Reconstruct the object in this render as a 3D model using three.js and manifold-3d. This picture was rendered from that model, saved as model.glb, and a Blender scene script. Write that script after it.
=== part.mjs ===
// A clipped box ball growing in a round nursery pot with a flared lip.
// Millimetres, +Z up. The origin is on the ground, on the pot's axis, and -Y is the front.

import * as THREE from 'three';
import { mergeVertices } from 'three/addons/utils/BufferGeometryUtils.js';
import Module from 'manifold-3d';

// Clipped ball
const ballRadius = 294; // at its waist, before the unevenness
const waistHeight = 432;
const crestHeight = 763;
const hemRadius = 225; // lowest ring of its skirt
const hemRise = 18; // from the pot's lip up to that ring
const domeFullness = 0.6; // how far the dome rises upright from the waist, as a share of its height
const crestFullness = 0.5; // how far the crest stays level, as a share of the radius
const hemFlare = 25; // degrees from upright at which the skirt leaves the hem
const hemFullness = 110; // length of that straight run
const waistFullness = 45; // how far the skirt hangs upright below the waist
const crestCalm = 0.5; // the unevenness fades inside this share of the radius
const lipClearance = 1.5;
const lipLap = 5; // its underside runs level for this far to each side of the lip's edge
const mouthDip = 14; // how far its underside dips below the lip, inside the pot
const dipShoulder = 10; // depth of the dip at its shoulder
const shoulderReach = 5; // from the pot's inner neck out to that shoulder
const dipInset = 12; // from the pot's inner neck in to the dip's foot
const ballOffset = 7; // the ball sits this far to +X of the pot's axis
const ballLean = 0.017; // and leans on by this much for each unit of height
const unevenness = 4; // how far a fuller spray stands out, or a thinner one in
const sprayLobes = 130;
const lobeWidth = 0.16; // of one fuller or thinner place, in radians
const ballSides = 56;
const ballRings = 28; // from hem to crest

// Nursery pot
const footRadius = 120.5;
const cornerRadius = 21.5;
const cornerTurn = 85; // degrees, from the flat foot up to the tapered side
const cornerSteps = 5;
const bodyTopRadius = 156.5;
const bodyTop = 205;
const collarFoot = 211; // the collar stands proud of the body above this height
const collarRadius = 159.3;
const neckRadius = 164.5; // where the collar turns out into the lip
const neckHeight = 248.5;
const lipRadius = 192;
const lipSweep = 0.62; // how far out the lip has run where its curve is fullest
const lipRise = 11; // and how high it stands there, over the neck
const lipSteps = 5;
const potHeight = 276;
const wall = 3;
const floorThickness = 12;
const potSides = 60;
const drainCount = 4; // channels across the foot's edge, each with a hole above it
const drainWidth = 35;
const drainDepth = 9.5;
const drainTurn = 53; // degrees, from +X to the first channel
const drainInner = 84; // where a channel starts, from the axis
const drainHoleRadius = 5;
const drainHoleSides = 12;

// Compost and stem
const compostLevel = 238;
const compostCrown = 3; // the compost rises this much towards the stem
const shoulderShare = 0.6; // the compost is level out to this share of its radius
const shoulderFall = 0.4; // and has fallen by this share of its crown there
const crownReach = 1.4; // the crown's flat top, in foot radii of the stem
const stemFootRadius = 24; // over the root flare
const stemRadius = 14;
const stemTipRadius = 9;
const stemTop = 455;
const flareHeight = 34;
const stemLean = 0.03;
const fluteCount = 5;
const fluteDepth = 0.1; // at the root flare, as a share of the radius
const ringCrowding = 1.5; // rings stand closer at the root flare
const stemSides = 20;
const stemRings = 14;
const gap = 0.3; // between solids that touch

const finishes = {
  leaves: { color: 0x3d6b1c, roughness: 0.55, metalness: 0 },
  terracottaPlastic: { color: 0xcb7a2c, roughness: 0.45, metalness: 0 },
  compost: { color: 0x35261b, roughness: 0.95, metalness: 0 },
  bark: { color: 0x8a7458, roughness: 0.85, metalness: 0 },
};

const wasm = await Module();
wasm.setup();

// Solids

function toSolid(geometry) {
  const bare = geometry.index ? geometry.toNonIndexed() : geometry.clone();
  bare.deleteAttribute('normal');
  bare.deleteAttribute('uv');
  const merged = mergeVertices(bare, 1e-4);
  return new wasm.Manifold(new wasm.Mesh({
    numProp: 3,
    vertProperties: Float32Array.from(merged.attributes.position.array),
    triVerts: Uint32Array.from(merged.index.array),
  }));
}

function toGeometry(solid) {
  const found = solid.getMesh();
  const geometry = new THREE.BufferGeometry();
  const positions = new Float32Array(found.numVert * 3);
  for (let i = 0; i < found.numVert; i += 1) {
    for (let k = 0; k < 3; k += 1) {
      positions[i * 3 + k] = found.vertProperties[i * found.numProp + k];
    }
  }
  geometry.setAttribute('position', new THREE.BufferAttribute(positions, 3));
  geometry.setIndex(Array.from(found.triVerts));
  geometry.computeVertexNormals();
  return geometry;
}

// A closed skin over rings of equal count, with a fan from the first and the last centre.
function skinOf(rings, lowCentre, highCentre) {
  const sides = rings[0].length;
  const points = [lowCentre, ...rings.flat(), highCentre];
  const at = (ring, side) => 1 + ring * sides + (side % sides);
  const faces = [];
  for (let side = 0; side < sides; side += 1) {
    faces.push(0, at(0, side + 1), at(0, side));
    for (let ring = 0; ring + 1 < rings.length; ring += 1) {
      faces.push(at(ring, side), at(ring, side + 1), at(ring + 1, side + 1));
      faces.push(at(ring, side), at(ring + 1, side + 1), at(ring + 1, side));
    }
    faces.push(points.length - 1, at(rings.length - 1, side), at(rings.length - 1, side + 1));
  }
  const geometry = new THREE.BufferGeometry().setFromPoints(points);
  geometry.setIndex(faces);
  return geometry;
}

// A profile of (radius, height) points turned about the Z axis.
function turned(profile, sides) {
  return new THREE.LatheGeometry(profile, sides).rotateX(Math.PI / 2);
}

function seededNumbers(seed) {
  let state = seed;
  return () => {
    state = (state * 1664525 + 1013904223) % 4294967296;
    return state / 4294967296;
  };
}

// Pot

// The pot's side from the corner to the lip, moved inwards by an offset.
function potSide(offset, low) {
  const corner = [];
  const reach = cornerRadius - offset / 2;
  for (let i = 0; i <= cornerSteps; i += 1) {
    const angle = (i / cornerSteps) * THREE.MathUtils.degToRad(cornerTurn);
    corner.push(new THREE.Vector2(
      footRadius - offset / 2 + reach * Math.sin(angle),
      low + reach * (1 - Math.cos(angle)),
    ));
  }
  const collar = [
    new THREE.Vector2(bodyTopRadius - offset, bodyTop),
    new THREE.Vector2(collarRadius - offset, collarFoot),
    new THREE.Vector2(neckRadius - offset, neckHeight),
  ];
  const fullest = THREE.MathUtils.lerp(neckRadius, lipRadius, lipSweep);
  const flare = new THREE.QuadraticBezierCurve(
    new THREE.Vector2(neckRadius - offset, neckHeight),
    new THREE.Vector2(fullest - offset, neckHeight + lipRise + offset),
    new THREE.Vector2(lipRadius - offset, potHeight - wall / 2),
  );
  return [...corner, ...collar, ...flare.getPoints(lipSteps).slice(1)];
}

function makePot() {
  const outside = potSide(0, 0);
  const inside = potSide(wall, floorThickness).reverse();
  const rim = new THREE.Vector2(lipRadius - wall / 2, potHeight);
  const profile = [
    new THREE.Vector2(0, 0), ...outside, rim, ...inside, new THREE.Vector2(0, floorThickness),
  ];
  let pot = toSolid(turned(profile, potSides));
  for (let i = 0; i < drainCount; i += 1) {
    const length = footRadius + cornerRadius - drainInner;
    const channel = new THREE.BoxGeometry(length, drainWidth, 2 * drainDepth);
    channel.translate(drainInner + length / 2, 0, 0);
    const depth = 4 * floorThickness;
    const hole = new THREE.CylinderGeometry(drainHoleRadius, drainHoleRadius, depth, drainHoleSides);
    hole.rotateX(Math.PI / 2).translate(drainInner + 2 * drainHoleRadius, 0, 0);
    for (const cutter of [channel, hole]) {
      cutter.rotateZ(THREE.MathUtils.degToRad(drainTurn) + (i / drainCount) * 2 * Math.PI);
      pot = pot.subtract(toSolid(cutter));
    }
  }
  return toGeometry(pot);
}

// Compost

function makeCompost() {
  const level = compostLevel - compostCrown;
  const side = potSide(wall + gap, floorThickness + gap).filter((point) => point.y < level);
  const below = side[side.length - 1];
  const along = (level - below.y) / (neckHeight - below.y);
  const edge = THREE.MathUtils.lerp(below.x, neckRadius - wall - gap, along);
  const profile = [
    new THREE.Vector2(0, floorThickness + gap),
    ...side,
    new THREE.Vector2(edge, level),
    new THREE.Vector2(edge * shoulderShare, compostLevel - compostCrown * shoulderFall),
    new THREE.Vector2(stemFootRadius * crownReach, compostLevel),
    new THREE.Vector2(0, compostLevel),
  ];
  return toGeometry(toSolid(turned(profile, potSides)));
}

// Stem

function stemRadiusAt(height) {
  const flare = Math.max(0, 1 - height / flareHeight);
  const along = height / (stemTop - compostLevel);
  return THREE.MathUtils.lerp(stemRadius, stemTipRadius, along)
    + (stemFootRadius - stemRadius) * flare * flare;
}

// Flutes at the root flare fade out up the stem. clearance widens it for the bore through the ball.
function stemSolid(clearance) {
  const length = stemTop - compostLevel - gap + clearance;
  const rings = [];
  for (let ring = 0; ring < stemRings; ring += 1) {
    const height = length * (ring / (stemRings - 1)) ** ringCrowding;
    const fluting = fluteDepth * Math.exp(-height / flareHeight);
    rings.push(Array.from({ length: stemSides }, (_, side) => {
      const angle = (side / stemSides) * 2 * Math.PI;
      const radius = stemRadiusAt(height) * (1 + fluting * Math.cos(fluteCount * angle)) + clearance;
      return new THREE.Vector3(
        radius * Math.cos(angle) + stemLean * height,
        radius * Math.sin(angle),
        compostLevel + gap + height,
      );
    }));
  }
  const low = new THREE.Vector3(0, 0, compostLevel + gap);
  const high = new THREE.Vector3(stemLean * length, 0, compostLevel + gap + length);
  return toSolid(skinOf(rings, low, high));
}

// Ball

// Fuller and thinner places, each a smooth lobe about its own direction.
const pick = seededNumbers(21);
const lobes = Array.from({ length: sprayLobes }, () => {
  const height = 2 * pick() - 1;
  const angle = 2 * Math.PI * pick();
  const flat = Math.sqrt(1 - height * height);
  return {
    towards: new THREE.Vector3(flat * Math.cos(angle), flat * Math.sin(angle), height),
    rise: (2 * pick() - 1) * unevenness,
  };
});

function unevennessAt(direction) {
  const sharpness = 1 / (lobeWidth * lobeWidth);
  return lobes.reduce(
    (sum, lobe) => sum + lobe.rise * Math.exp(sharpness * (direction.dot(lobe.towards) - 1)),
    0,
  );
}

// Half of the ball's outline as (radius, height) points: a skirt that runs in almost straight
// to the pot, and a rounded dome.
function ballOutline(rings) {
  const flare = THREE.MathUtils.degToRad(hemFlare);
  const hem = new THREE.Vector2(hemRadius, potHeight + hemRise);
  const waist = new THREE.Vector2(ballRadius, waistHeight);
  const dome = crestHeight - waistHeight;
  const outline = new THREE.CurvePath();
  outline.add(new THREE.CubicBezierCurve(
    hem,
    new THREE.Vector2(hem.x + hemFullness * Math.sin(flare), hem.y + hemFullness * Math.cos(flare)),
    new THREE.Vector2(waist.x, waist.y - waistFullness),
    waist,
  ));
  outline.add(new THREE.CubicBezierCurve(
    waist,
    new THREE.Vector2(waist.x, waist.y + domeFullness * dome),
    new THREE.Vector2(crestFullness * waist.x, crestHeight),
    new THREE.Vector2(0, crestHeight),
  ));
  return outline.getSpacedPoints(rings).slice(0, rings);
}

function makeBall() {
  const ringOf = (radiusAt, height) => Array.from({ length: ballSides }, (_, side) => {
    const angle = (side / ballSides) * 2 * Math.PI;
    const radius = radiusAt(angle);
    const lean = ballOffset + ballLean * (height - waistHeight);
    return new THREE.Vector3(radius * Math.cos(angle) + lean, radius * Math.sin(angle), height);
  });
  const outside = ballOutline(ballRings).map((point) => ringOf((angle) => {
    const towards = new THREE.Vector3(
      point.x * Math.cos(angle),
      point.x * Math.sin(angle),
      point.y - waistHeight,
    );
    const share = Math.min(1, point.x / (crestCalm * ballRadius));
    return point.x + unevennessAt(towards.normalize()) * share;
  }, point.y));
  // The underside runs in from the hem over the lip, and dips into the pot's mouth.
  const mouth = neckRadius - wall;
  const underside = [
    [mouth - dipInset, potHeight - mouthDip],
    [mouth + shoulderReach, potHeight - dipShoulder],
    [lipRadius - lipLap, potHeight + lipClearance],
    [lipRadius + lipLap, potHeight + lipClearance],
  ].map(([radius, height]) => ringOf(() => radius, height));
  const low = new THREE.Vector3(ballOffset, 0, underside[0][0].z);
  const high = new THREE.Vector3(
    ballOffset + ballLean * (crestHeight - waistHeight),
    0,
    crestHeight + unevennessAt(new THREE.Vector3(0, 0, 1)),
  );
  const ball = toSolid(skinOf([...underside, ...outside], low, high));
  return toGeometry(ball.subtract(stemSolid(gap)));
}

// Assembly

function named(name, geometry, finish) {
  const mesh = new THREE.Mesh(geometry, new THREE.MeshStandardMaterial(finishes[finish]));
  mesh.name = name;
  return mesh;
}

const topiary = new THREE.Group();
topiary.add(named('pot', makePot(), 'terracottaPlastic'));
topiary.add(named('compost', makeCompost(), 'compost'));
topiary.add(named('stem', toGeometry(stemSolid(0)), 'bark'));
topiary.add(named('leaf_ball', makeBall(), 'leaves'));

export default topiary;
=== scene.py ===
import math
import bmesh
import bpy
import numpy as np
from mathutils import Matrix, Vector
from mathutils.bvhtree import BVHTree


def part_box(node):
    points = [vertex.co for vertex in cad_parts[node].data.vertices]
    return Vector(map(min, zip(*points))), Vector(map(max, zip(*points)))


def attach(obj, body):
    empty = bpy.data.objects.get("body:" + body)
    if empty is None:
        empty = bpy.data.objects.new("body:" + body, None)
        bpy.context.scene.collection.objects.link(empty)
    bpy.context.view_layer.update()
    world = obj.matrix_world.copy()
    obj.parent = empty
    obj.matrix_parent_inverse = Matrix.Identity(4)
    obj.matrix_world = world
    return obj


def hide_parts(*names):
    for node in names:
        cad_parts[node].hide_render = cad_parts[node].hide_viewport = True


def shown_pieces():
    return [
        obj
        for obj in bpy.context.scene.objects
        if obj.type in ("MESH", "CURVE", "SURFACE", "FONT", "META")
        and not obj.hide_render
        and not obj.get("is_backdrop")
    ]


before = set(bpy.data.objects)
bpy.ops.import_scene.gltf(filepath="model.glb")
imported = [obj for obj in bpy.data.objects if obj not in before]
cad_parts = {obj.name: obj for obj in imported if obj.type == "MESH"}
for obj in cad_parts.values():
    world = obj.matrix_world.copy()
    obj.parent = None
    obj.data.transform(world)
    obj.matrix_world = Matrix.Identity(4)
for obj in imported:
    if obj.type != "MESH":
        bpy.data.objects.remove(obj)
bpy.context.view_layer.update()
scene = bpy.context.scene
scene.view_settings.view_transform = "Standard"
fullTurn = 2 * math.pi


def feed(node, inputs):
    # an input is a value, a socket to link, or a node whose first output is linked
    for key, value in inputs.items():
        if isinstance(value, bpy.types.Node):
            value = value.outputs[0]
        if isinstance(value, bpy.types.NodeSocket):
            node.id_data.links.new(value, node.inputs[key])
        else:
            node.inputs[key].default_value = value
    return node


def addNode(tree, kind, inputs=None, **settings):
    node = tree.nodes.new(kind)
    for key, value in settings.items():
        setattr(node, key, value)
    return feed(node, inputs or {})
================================
What you return should be the lines from the start of the data through the line with "import Module from 'manifold-3d';", quoted exactly and nothing more.

Reconstruct the object in this render as a 3D model using three.js and manifold-3d. This picture was rendered from that model, saved as model.glb, and a Blender scene script. Write that script after it.
=== part.mjs ===
// A clipped box ball growing in a round nursery pot with a flared lip.
// Millimetres, +Z up. The origin is on the ground, on the pot's axis, and -Y is the front.

import * as THREE from 'three';
import { mergeVertices } from 'three/addons/utils/BufferGeometryUtils.js';
import Module from 'manifold-3d';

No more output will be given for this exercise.